#### Data extract
--- START ---

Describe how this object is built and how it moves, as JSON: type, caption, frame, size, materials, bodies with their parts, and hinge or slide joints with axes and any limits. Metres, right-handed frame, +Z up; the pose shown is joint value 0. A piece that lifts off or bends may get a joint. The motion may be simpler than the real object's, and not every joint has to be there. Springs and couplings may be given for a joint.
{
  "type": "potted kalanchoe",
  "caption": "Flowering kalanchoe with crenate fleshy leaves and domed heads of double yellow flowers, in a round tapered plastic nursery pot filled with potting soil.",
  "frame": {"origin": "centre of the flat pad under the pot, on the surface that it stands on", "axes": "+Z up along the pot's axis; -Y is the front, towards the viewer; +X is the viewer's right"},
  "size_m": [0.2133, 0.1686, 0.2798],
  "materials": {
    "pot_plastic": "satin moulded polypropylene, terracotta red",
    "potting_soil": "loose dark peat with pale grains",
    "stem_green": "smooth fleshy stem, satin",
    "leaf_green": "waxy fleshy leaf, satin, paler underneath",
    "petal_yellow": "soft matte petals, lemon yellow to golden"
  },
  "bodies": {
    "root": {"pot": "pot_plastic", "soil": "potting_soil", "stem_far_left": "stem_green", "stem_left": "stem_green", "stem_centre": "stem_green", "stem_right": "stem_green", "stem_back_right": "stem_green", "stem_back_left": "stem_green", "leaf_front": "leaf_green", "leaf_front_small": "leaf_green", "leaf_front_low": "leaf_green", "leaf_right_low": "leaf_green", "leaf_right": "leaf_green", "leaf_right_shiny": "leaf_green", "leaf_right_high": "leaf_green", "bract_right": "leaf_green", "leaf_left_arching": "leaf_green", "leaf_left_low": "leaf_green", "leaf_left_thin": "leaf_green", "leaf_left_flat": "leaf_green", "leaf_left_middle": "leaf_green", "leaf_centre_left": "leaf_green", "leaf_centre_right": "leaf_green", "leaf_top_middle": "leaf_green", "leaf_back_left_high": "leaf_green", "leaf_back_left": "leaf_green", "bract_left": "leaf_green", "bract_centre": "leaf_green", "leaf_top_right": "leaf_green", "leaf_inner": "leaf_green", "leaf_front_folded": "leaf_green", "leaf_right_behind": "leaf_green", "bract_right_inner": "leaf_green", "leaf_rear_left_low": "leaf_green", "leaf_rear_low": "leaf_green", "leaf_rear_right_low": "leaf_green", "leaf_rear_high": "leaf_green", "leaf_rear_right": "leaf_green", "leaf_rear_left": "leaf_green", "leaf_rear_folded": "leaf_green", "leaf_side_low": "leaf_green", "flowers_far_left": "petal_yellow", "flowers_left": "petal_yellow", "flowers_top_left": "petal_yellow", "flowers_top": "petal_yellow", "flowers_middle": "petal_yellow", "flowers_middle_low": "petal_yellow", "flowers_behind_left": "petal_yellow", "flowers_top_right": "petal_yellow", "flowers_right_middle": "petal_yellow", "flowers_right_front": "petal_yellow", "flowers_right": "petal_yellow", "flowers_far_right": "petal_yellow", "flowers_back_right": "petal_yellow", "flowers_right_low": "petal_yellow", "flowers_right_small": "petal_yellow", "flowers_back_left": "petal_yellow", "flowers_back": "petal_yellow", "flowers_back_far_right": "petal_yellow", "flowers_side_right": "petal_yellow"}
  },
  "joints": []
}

--- END ---

#### Your objective
Reproduce the full listing above, character for character.

#### Solved exercise
Describe how this object is built and how it moves, as JSON: type, caption, frame, size, materials, bodies with their parts, and hinge or slide joints with axes and any limits. Metres, right-handed frame, +Z up; the pose shown is joint value 0. A piece that lifts off or bends may get a joint. The motion may be simpler than the real object's, and not every joint has to be there. Springs and couplings may be given for a joint.
{
  "type": "potted kalanchoe",
  "caption": "Flowering kalanchoe with crenate fleshy leaves and domed heads of double yellow flowers, in a round tapered plastic nursery pot filled with potting soil.",
  "frame": {"origin": "centre of the flat pad under the pot, on the surface that it stands on", "axes": "+Z up along the pot's axis; -Y is the front, towards the viewer; +X is the viewer's right"},
  "size_m": [0.2133, 0.1686, 0.2798],
  "materials": {
    "pot_plastic": "satin moulded polypropylene, terracotta red",
    "potting_soil": "loose dark peat with pale grains",
    "stem_green": "smooth fleshy stem, satin",
    "leaf_green": "waxy fleshy leaf, satin, paler underneath",
    "petal_yellow": "soft matte petals, lemon yellow to golden"
  },
  "bodies": {
    "root": {"pot": "pot_plastic", "soil": "potting_soil", "stem_far_left": "stem_green", "stem_left": "stem_green", "stem_centre": "stem_green", "stem_right": "stem_green", "stem_back_right": "stem_green", "stem_back_left": "stem_green", "leaf_front": "leaf_green", "leaf_front_small": "leaf_green", "leaf_front_low": "leaf_green", "leaf_right_low": "leaf_green", "leaf_right": "leaf_green", "leaf_right_shiny": "leaf_green", "leaf_right_high": "leaf_green", "bract_right": "leaf_green", "leaf_left_arching": "leaf_green", "leaf_left_low": "leaf_green", "leaf_left_thin": "leaf_green", "leaf_left_flat": "leaf_green", "leaf_left_middle": "leaf_green", "leaf_centre_left": "leaf_green", "leaf_centre_right": "leaf_green", "leaf_top_middle": "leaf_green", "leaf_back_left_high": "leaf_green", "leaf_back_left": "leaf_green", "bract_left": "leaf_green", "bract_centre": "leaf_green", "leaf_top_right": "leaf_green", "leaf_inner": "leaf_green", "leaf_front_folded": "leaf_green", "leaf_right_behind": "leaf_green", "bract_right_inner": "leaf_green", "leaf_rear_left_low": "leaf_green", "leaf_rear_low": "leaf_green", "leaf_rear_right_low": "leaf_green", "leaf_rear_high": "leaf_green", "leaf_rear_right": "leaf_green", "leaf_rear_left": "leaf_green", "leaf_rear_folded": "leaf_green", "leaf_side_low": "leaf_green", "flowers_far_left": "petal_yellow", "flowers_left": "petal_yellow", "flowers_top_left": "petal_yellow", "flowers_top": "petal_yellow", "flowers_middle": "petal_yellow", "flowers_middle_low": "petal_yellow", "flowers_behind_left": "petal_yellow", "flowers_top_right": "petal_yellow", "flowers_right_middle": "petal_yellow", "flowers_right_front": "petal_yellow", "flowers_right": "petal_yellow", "flowers_far_right": "petal_yellow", "flowers_back_right": "petal_yellow", "flowers_right_low": "petal_yellow", "flowers_right_small": "petal_yellow", "flowers_back_left": "petal_yellow", "flowers_back": "petal_yellow", "flowers_back_far_right": "petal_yellow", "flowers_side_right": "petal_yellow"}
  },
  "joints": []
}